----- COLLECTED DATA

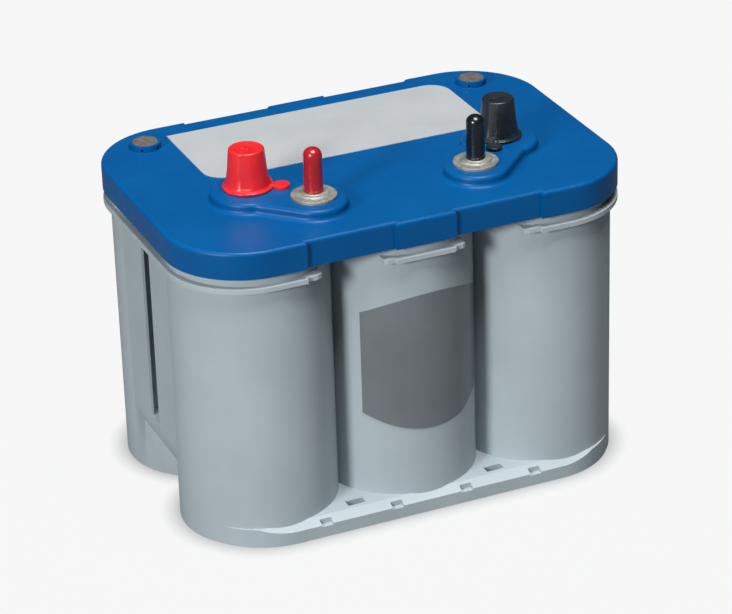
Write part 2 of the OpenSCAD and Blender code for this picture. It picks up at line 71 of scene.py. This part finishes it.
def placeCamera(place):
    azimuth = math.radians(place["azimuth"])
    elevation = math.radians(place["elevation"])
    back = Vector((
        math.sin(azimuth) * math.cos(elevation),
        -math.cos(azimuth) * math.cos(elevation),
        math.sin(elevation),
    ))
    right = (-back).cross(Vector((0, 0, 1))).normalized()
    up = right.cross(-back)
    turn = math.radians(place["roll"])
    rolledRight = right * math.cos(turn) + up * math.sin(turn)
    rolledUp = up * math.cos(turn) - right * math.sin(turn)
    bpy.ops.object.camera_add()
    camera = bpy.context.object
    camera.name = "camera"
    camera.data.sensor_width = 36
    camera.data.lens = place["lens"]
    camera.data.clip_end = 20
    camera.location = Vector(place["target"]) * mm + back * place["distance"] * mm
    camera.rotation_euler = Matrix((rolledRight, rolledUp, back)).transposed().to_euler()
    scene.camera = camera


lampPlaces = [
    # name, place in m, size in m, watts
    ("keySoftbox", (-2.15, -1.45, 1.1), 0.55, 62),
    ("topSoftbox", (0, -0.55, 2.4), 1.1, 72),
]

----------

▶ [INSTRUCTION]: Write down the full listing again, exactly.

▶ [SOLUTION FOR THIS EXERCISE]:
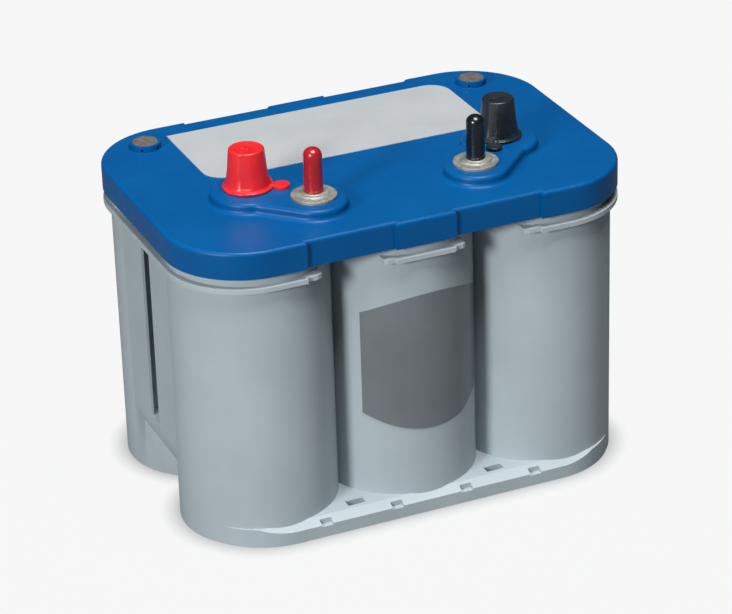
Write part 2 of the OpenSCAD and Blender code for this picture. It picks up at line 71 of scene.py. This part finishes it.
def placeCamera(place):
    azimuth = math.radians(place["azimuth"])
    elevation = math.radians(place["elevation"])
    back = Vector((
        math.sin(azimuth) * math.cos(elevation),
        -math.cos(azimuth) * math.cos(elevation),
        math.sin(elevation),
    ))
    right = (-back).cross(Vector((0, 0, 1))).normalized()
    up = right.cross(-back)
    turn = math.radians(place["roll"])
    rolledRight = right * math.cos(turn) + up * math.sin(turn)
    rolledUp = up * math.cos(turn) - right * math.sin(turn)
    bpy.ops.object.camera_add()
    camera = bpy.context.object
    camera.name = "camera"
    camera.data.sensor_width = 36
    camera.data.lens = place["lens"]
    camera.data.clip_end = 20
    camera.location = Vector(place["target"]) * mm + back * place["distance"] * mm
    camera.rotation_euler = Matrix((rolledRight, rolledUp, back)).transposed().to_euler()
    scene.camera = camera


lampPlaces = [
    # name, place in m, size in m, watts
    ("keySoftbox", (-2.15, -1.45, 1.1), 0.55, 62),
    ("topSoftbox", (0, -0.55, 2.4), 1.1, 72),
]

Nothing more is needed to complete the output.